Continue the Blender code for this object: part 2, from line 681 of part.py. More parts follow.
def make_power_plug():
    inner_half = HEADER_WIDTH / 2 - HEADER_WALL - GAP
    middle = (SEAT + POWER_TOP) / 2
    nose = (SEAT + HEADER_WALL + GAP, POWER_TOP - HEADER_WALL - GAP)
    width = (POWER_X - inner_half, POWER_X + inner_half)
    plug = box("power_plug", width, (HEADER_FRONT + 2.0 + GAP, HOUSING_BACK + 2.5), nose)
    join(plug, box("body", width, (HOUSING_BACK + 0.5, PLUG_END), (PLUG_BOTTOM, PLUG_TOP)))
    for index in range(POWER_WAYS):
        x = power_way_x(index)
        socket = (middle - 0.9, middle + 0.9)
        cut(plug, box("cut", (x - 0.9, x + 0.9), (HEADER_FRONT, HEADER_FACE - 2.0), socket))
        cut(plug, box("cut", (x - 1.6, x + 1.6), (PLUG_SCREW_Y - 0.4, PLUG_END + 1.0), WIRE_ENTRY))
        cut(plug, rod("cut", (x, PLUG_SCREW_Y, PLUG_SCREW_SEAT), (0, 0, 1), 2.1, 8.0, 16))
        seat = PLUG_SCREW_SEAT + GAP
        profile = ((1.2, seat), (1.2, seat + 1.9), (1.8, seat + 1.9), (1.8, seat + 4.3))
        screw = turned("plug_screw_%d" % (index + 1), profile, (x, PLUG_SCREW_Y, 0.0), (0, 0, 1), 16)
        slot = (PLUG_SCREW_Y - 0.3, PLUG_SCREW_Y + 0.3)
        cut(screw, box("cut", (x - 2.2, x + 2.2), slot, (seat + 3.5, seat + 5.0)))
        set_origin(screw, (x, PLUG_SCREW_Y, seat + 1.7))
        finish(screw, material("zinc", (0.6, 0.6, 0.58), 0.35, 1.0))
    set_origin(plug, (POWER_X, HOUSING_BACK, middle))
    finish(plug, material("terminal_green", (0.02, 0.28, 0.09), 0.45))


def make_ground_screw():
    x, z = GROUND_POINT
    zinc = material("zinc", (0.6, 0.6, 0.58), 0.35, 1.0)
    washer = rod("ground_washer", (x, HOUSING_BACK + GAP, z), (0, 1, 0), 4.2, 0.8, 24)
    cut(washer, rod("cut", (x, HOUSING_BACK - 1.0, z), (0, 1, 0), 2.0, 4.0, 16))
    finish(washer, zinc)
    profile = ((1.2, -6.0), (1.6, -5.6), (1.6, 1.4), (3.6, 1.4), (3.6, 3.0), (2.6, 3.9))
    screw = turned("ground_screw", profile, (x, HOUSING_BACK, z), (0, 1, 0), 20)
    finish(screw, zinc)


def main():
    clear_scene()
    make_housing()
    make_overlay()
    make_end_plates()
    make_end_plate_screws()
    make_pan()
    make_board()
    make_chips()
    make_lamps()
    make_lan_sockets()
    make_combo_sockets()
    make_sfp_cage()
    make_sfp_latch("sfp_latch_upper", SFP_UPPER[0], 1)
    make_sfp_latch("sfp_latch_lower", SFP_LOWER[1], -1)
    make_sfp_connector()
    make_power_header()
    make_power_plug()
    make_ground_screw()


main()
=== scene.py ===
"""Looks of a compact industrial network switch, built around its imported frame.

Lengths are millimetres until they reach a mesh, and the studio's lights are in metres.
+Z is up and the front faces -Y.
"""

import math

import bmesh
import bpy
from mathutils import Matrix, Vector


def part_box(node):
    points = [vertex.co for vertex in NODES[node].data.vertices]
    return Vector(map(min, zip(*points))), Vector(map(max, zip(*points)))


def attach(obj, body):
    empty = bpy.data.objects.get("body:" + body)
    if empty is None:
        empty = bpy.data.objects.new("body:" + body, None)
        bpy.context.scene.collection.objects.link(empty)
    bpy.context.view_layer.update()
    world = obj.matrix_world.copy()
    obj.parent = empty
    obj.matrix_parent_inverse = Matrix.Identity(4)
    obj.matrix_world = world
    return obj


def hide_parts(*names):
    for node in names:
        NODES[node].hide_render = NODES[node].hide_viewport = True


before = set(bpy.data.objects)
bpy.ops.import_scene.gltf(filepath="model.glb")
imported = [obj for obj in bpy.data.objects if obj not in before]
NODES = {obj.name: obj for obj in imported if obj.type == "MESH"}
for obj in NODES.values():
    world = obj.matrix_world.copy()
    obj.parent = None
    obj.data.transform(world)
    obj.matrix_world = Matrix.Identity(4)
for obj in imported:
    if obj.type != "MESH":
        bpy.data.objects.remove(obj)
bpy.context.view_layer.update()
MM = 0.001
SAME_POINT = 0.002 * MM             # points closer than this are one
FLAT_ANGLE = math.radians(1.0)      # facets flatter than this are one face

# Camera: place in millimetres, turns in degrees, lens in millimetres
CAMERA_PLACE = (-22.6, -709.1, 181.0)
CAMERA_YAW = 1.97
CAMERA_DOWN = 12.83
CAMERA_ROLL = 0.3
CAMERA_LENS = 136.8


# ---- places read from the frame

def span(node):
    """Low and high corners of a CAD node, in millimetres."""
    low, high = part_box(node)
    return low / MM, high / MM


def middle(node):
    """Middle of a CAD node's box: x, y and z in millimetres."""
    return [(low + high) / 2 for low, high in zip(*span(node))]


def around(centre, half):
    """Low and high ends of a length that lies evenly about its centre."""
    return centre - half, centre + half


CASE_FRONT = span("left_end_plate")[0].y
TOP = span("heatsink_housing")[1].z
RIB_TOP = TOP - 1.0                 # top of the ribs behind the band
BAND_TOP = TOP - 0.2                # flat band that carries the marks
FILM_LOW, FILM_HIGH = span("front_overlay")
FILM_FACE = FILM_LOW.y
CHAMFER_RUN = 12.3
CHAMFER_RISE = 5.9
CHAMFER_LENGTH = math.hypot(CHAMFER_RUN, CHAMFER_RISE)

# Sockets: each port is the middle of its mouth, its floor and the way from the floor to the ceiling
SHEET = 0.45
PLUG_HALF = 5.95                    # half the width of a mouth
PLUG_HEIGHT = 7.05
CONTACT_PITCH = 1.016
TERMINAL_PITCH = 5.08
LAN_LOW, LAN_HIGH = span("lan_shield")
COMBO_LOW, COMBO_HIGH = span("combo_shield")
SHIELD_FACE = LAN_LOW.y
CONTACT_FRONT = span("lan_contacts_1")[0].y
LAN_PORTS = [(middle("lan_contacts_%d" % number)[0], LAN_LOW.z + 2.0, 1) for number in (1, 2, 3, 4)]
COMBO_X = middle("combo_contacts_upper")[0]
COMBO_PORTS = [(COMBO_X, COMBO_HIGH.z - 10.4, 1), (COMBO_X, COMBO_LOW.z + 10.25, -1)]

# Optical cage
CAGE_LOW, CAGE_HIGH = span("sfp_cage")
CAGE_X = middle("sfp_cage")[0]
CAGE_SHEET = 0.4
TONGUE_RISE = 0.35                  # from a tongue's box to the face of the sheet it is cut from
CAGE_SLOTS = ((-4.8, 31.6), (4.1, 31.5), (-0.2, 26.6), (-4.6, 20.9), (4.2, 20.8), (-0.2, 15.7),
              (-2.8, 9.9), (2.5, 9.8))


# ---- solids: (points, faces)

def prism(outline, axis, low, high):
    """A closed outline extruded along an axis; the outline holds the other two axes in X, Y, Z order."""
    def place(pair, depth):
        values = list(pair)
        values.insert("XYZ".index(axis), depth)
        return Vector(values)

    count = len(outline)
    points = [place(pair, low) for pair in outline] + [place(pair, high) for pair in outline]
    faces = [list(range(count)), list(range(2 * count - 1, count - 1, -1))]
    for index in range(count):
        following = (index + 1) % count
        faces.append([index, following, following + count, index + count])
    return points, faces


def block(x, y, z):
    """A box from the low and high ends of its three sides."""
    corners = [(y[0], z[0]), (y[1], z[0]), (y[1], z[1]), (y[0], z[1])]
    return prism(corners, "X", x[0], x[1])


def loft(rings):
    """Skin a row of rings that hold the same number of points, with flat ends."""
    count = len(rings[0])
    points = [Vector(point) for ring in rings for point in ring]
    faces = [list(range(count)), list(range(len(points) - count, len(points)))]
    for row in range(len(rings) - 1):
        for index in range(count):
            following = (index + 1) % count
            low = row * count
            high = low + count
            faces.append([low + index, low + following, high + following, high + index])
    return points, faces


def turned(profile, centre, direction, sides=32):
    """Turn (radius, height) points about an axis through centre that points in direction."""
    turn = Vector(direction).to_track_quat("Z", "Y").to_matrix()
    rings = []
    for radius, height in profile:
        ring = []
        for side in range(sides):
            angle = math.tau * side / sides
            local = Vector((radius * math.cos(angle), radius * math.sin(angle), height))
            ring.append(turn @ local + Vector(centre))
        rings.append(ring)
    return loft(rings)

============

§ STATED TASK:
Each line from the one containing "make_lan_sockets()" through the one containing "points = [vertex.co" must be retyped exactly, the first and last of these included.

§ FULL ANSWER:
    make_lan_sockets()
    make_combo_sockets()
    make_sfp_cage()
    make_sfp_latch("sfp_latch_upper", SFP_UPPER[0], 1)
    make_sfp_latch("sfp_latch_lower", SFP_LOWER[1], -1)
    make_sfp_connector()
    make_power_header()
    make_power_plug()
    make_ground_screw()


main()
=== scene.py ===
"""Looks of a compact industrial network switch, built around its imported frame.

Lengths are millimetres until they reach a mesh, and the studio's lights are in metres.
+Z is up and the front faces -Y.
"""

import math

import bmesh
import bpy
from mathutils import Matrix, Vector


def part_box(node):
    points = [vertex.co for vertex in NODES[node].data.vertices]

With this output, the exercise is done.